Home Games Dorf Fortress #2: Overreaction

Dorf Fortress #2: Overreaction

by SCG
A screenshot of the game Dwarf Fortress, displaying the land by a riverside.

It has come to my attention that in the previous instalment I neglected to name my fortress. Welcome back, therefore, to as-yet unglorious Roughrewards, newest colony of the Sunken Attic.

If you’re thinking the fortress name is pretty good and the civilisation name is a little underwhelming, you’re not alone.

When last we left our brave and stupid dorfs, they were busy attempting to punch to death a fully-grown if unconscious alligator and making little headway against its thick scales.

Screenshot of the description of the beaten and bruised alligator.

Fearing that they might expire from exhaustion and dehydration whilst flogging this dead horse, I created a second squad containing my miners, reasoning that they might attack it with their picks. Nope: they too joined the punching party. Presumably they also gouge rock and soil from the very earth with their bare hands.

Screenshot of the miners heading for the alligator, which lies in a pool of its own blood between the wagon and the river.

One of the 39 pages of combat logs describing an alligator being punched and acquiring bruises.

Eventually I gave up, disbanded all military squads and set a burrow. This worked, in that the dwarfs stopped punching the poor reptile. After a short period, during which the alligator neither expired nor moved, I cancelled the burrow and marked the wagon to be dismantled. A few dwarfs got a little spooked by the beast but this didn’t seem to stop their efforts to fetch items for our new stockpile.

I spent a little while designating new areas to be dug out and watching as my dwarfs lugged items back and forth. As you can see from the above screenshots I’m currently playing the game vanilla – no custom tilesets or fonts – but it remains compelling just to watch the simulation tick.

When I next checked on our scaled friend, I paused the game in sudden horror. It was gone. Reassuring myself that there were no new combat reports, I tracked it down using the Units list and found the creature slowly limping southwards. I watched it as it exited the map, and felt a brief moment of regret for what might have been.

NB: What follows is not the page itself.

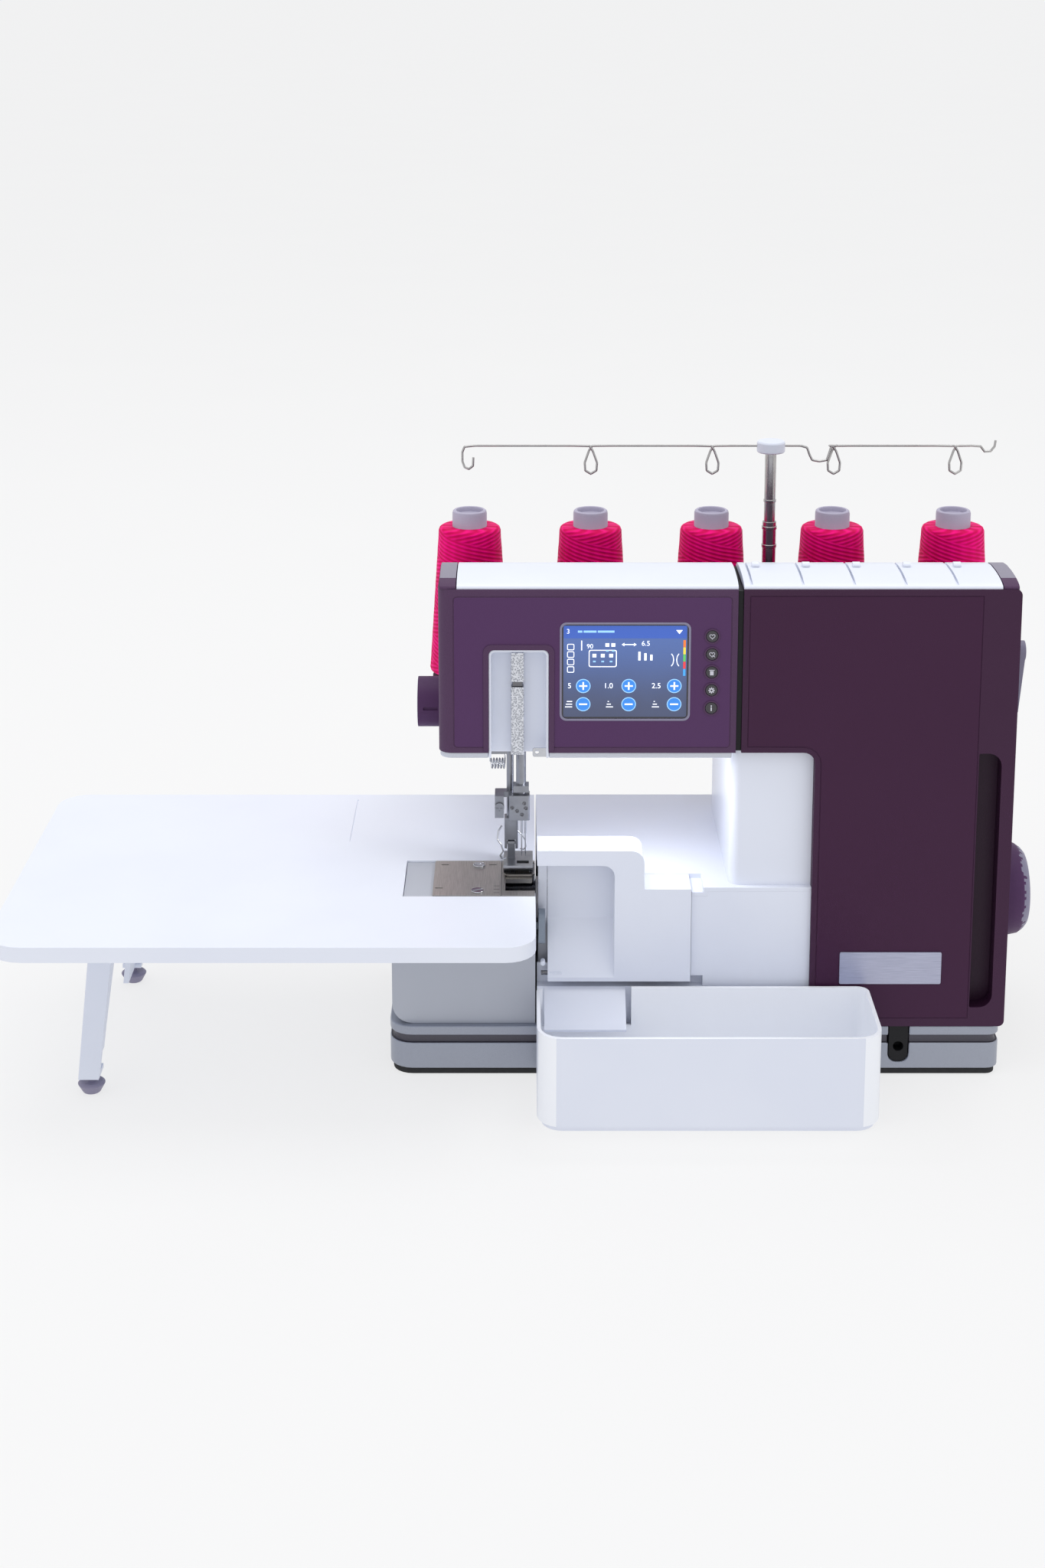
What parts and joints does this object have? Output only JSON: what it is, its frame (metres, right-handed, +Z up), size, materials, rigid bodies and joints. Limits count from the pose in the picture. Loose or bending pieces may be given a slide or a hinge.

In retrospect, looking at the incident from the reptile’s perspective, it was wronged in all this. First our idiotic expedition leader sticks their hands into the river right in front of it, inviting attack whilst attempting to pillage the creature’s own food source. Then when it does what instinct compels it toward, it does little more than gash a dwarf in the leg and a dog in the… in the false ribs? Okay. Sure. And then in response it is punched at least 700 times whilst it fades in and out of consciousness. During all this three of its toes explode in gore and its neck is somehow ripped open.

Dwarf Fortress: never proportionate, ever.

Anyway, how about a few shots of the shitty hovel that is Roughrewards?

Here is the entrance with a ramp going lower, west of the wagon, river and memorial alligator bloodpatch:

A screenshot of the entry area to the fortress, with other feature points to the east.

The entryway tunnel precedes to an area I’ll later use for a trade depot, a stairwell leading down, a farm plot and a stockpile.

An unexciting screengrab of a stockpile, stairwell, farm plot and corridor.

Two levels below we find an initial set of what will become bedrooms. I have plans for a grand hall to the east, which will be used as meeting area and dining room.

Eight 3x3 bedrooms, arranged either side of a west-east corridor.

Whilst digging this lot out we struck chert and bauxite, two of the bajillion different kinds of rock that the game’s terrifyingly broad or deep – how would I know which? both? – geological simulation features. I also remembered to make a wood stockpile and to allow corpses in my refuse pile, which almost immediately results in this:

A screengrab of text from the game reading "fluffy wambler remains"

I have no more idea than you do. I guess the cats got ’em.